そして、充実したアフターフォローも様々なメーカーの中からメディコムを選んだ理由の一つだといいます。「これまで勤務していた時代に他のメーカーの電子薬歴を使ってきましたが、メディコムはレセプトに関することも含めていろいろな質問や相談に迅速に対応していただけて、アフターフォローの面で非常に優位性が高いと感じました。当薬局は専任の事務員がいないため、レセプト請求も全て薬剤師が行っています。小さな薬局にとってフォロー体制が充実している点は、とても心強い」と、厚川先生はメリットを強調。事務員の代わりに栄養士を入れるといった選択肢の幅も広がるなど、価値は大きいと話します。

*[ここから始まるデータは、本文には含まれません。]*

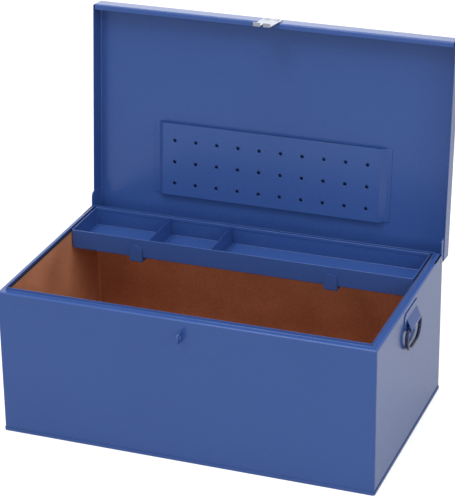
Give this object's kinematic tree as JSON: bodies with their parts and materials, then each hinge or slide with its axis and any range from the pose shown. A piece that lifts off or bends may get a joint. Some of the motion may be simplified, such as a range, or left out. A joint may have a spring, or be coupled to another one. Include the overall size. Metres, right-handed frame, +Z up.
{
  "type": "tool chest",
  "caption": "Sheet-steel tool chest with a hinged lid, perforated tool panel, lift-out tray on hooks, hardboard lining, padlock hasp and end handles.",
  "frame": {"origin": "middle of the underside of the bottom pan, which the chest stands on", "axes": "+X along the length, to the right as seen from the front; +Y to the rear, where the lid hinges; +Z up"},
  "size_m": [0.6796, 0.4829, 0.6423],
  "materials": {
    "blue_paint": "fine-textured satin powder coat",
    "hardboard": "matt brown hardboard",
    "zinc": "bright zinc plate",
    "navy_enamel": "dark navy gloss enamel on steel rod"
  },
  "bodies": {
    "chassis": {"front_panel": "blue_paint", "rear_panel": "blue_paint", "left_side_panel": "blue_paint", "right_side_panel": "blue_paint", "bottom_pan": "blue_paint", "floor_lining": "hardboard", "front_lining": "hardboard", "rear_lining": "hardboard", "left_lining": "hardboard", "right_lining": "hardboard", "left_tray_hook": "blue_paint", "right_tray_hook": "blue_paint", "padlock_staple": "blue_paint", "left_handle_plate": "blue_paint", "right_handle_plate": "blue_paint", "hinge_rivets": "zinc"},
    "lid": {"lid_pan": "blue_paint", "left_hinge_ear": "blue_paint", "right_hinge_ear": "blue_paint", "tool_panel": "blue_paint", "hasp_plate": "zinc", "hasp_rivets": "zinc"},
    "tray": {"tray_pan": "blue_paint", "left_tray_divider": "blue_paint", "right_tray_divider": "blue_paint"},
    "left_bow": {"left_handle_bow": "navy_enamel"},
    "right_bow": {"right_handle_bow": "navy_enamel"}
  },
  "joints": [
    {"name": "lid_hinge", "type": "hinge", "parent": "chassis", "child": "lid", "pos_m": [0, 0.1895, 0.249], "axis": [1, 0, 0], "range_deg": [0, 95]},
    {"name": "tray_lift", "type": "slide", "parent": "chassis", "child": "tray", "axis": [0, 0, 1], "range_m": [0, 0.15]},
    {"name": "right_bow_hinge", "type": "hinge", "parent": "chassis", "child": "right_bow", "pos_m": [0.335, 0, 0.221], "axis": [0, -1, 0], "range_deg": [0, 100]},
    {"name": "left_bow_hinge", "type": "hinge", "parent": "chassis", "child": "left_bow", "pos_m": [-0.335, 0, 0.221], "axis": [0, 1, 0], "range_deg": [0, 100]}
  ]
}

面分業スタイルという若手薬局経営者の未来を後押しする挑戦
特定の医療機関に頼らず、完全な面分業を行うスタイルは、処方箋集中率を低くすることを求める国の方針もあり、多くの薬局が模索しているところですが、やはり収益の安定性を考えると不安な要素は確かにあります。実際、厚川先生も開局時は不安感を少なからずもっていたといいます。しかし、「いざ一歩を踏み出し、薬局の外に出て地域としっかり向き合うと、必要とされていることを実感できました」と不安が手応えに変わったといいます。
厚川薬局の経営スタイルは徐々に知られることとなり、特に若手の薬局経営者から注目を集めるようになりました。
「将来を見据えた際、可能性としてヘルスチェックと健康管理アドバイス、ワクチン接種なども薬局の仕事になる時代が到来したとき、面分業のスタイルはさらに強みを発揮するはずです。これからの時代を担う薬剤師は是非地域との関わりを大切にしてほしい。それぞれの地域で課題は異なると思いますが、深く入り込むことで解決の糸口はきっと見つかるはずです」と、変化に前向きな薬局・薬剤師の背中を押す厚川先生。ここでの取り組みがヒントの種となり、全国各地で花を咲かせる日がくることを期待せずにはいられません。